Raw data -
========
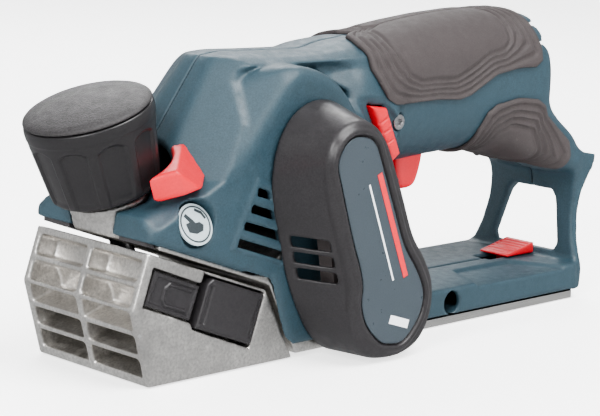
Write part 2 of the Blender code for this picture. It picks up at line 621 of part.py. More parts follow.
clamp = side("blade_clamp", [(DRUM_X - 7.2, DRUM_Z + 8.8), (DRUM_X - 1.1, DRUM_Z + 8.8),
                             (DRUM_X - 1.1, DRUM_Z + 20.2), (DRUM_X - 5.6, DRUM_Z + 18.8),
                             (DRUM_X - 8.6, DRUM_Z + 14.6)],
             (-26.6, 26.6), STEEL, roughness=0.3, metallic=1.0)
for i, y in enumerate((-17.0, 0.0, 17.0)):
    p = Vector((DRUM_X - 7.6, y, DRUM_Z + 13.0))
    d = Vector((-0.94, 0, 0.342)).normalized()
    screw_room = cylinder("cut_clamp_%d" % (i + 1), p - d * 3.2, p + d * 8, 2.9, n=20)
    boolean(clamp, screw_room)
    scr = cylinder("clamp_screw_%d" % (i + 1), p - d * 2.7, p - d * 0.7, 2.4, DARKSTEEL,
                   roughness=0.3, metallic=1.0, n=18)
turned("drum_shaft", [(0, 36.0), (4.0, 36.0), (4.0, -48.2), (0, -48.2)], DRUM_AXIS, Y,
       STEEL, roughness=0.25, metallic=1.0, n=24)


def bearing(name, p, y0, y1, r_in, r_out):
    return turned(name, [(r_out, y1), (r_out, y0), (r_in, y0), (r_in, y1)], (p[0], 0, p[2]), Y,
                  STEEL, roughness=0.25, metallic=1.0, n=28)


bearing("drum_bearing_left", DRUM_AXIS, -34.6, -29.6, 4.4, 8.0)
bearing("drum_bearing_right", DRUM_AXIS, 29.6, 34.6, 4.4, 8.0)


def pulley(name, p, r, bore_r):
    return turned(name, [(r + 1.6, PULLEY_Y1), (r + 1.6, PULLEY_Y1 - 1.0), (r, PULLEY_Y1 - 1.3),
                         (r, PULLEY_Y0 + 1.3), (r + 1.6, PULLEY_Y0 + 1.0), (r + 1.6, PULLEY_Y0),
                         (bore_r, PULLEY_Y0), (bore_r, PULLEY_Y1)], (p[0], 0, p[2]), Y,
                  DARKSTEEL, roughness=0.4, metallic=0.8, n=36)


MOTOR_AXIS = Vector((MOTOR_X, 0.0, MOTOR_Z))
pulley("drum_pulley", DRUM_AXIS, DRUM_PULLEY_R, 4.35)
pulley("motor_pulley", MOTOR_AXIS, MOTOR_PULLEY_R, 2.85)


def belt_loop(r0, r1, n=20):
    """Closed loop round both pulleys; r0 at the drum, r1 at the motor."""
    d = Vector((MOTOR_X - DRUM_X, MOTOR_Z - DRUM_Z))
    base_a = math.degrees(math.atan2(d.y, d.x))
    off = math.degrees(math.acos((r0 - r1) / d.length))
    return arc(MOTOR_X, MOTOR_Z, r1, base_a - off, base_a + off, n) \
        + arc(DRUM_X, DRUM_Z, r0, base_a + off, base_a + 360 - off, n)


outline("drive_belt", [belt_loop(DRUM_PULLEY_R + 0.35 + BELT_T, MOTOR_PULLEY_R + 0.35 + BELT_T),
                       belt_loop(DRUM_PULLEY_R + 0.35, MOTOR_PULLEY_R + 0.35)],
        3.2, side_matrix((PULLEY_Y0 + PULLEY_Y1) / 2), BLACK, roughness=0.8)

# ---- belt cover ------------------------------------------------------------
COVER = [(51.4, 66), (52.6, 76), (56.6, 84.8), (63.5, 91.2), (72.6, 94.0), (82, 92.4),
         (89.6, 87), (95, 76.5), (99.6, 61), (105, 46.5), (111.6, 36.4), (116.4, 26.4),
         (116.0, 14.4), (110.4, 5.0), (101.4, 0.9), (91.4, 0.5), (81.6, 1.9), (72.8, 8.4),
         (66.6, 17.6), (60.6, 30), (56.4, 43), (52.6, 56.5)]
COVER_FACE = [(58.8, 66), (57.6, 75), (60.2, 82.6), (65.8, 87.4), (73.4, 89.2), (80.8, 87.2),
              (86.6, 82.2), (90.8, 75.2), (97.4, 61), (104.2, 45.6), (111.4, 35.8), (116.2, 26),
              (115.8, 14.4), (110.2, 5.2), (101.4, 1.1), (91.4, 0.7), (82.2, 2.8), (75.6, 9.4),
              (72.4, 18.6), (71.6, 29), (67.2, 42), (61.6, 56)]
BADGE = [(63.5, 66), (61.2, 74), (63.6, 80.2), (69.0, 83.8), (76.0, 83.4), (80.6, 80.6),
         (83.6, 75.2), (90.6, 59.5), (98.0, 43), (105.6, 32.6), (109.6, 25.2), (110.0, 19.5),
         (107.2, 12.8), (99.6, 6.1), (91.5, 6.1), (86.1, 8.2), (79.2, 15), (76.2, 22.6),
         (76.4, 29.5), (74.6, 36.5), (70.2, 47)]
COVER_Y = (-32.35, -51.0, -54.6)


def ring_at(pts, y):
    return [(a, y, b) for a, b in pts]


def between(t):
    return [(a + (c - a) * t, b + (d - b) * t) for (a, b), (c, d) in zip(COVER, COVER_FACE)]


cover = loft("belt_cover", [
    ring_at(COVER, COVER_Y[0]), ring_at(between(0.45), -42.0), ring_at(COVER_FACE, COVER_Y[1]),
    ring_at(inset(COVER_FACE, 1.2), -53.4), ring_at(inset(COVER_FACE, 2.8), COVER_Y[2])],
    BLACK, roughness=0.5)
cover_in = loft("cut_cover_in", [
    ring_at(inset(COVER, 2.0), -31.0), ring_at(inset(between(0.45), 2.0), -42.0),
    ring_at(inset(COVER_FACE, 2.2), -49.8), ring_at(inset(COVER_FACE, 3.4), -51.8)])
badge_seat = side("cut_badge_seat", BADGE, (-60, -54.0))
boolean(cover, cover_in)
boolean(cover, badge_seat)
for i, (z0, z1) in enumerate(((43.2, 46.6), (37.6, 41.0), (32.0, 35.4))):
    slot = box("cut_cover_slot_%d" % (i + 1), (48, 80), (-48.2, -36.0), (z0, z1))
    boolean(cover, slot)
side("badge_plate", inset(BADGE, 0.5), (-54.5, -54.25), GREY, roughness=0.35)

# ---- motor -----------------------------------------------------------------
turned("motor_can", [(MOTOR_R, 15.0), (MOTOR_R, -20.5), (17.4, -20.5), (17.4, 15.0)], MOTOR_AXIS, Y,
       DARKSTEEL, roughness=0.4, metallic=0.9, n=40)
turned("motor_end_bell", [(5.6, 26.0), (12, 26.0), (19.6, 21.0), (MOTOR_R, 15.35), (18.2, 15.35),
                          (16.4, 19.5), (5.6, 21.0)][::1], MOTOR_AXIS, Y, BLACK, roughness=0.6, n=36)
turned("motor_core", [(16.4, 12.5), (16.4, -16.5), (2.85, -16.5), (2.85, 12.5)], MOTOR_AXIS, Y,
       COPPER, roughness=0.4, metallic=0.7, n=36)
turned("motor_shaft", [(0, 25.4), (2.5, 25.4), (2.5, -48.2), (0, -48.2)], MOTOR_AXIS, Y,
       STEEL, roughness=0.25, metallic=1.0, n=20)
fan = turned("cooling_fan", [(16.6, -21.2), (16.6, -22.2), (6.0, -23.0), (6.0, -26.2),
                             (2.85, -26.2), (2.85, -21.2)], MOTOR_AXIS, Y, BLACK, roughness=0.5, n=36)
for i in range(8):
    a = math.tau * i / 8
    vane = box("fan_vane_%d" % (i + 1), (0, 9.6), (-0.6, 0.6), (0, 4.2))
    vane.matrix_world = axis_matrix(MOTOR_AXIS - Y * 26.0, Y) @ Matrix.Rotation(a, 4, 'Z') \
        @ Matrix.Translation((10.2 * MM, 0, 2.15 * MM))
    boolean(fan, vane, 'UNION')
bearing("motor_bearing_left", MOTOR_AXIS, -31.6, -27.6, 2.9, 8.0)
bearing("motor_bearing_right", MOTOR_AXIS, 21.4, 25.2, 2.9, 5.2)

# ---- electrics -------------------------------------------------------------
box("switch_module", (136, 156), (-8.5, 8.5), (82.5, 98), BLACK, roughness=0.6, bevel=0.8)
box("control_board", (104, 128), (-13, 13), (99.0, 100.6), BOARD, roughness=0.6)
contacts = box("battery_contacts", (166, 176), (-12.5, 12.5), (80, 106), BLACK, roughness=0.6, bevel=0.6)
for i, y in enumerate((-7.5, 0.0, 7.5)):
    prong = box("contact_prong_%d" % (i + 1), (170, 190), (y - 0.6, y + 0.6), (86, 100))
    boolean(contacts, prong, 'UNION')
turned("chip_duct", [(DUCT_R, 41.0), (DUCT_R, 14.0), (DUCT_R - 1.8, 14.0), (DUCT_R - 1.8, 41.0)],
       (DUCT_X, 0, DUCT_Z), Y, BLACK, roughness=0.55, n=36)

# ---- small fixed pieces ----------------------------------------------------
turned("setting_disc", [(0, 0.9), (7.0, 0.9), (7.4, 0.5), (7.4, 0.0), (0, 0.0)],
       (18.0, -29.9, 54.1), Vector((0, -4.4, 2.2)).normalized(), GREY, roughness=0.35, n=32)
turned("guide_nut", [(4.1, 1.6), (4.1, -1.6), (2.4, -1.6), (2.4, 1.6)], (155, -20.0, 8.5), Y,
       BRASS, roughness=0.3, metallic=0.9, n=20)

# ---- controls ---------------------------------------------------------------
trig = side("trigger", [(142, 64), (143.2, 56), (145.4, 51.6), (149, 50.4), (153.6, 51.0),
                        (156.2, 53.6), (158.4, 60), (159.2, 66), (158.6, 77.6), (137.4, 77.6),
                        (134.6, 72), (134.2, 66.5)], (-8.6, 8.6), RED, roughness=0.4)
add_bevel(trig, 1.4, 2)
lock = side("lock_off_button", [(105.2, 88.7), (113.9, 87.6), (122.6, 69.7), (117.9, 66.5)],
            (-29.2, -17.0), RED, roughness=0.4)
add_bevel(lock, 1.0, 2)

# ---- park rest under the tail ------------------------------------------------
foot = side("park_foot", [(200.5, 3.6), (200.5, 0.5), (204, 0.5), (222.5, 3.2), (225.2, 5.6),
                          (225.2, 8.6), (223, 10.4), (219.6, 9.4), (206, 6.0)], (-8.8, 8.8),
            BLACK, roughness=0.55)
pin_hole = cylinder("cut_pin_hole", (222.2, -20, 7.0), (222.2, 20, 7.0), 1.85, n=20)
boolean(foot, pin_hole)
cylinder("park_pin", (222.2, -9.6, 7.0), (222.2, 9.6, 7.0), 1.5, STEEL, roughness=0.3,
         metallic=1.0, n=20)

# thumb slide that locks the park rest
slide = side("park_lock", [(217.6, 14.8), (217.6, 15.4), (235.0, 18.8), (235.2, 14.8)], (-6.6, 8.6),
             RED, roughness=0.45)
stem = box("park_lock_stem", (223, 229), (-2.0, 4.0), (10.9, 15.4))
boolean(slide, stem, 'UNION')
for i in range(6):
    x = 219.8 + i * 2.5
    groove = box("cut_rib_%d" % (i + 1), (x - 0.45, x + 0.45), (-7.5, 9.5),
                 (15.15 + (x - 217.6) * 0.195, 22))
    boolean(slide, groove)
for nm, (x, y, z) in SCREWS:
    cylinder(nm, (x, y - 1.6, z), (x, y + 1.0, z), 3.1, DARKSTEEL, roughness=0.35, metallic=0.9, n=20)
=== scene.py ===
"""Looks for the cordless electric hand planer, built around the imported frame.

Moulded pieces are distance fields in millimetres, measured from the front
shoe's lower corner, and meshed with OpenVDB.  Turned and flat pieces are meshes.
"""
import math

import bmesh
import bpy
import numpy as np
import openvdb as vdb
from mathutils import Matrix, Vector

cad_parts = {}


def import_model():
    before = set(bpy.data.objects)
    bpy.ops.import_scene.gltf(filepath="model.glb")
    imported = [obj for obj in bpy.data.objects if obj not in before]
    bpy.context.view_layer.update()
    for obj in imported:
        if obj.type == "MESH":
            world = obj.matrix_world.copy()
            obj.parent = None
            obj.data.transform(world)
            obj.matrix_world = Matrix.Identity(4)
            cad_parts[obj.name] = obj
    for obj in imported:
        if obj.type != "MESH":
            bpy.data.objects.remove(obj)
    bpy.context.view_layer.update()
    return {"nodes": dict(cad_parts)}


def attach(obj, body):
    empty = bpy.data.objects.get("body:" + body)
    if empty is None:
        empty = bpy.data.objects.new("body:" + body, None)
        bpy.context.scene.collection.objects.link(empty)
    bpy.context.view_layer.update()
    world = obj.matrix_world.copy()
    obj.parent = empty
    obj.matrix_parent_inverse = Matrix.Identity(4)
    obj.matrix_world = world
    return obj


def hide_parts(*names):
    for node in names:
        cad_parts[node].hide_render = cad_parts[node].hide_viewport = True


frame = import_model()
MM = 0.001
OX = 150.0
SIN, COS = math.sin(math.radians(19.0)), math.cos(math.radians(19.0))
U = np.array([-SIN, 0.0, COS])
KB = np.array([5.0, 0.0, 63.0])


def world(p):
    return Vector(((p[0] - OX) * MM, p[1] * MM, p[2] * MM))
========
Direction - Quote exactly the lines running from the line with "# ---- park rest" through the line with "if empty is", both ends included, and nothing more.

Exercise solution -
# ---- park rest under the tail ------------------------------------------------
foot = side("park_foot", [(200.5, 3.6), (200.5, 0.5), (204, 0.5), (222.5, 3.2), (225.2, 5.6),
                          (225.2, 8.6), (223, 10.4), (219.6, 9.4), (206, 6.0)], (-8.8, 8.8),
            BLACK, roughness=0.55)
pin_hole = cylinder("cut_pin_hole", (222.2, -20, 7.0), (222.2, 20, 7.0), 1.85, n=20)
boolean(foot, pin_hole)
cylinder("park_pin", (222.2, -9.6, 7.0), (222.2, 9.6, 7.0), 1.5, STEEL, roughness=0.3,
         metallic=1.0, n=20)

# thumb slide that locks the park rest
slide = side("park_lock", [(217.6, 14.8), (217.6, 15.4), (235.0, 18.8), (235.2, 14.8)], (-6.6, 8.6),
             RED, roughness=0.45)
stem = box("park_lock_stem", (223, 229), (-2.0, 4.0), (10.9, 15.4))
boolean(slide, stem, 'UNION')
for i in range(6):
    x = 219.8 + i * 2.5
    groove = box("cut_rib_%d" % (i + 1), (x - 0.45, x + 0.45), (-7.5, 9.5),
                 (15.15 + (x - 217.6) * 0.195, 22))
    boolean(slide, groove)
for nm, (x, y, z) in SCREWS:
    cylinder(nm, (x, y - 1.6, z), (x, y + 1.0, z), 3.1, DARKSTEEL, roughness=0.35, metallic=0.9, n=20)
=== scene.py ===
"""Looks for the cordless electric hand planer, built around the imported frame.

Moulded pieces are distance fields in millimetres, measured from the front
shoe's lower corner, and meshed with OpenVDB.  Turned and flat pieces are meshes.
"""
import math

import bmesh
import bpy
import numpy as np
import openvdb as vdb
from mathutils import Matrix, Vector

cad_parts = {}


def import_model():
    before = set(bpy.data.objects)
    bpy.ops.import_scene.gltf(filepath="model.glb")
    imported = [obj for obj in bpy.data.objects if obj not in before]
    bpy.context.view_layer.update()
    for obj in imported:
        if obj.type == "MESH":
            world = obj.matrix_world.copy()
            obj.parent = None
            obj.data.transform(world)
            obj.matrix_world = Matrix.Identity(4)
            cad_parts[obj.name] = obj
    for obj in imported:
        if obj.type != "MESH":
            bpy.data.objects.remove(obj)
    bpy.context.view_layer.update()
    return {"nodes": dict(cad_parts)}


def attach(obj, body):
    empty = bpy.data.objects.get("body:" + body)
    if empty is None:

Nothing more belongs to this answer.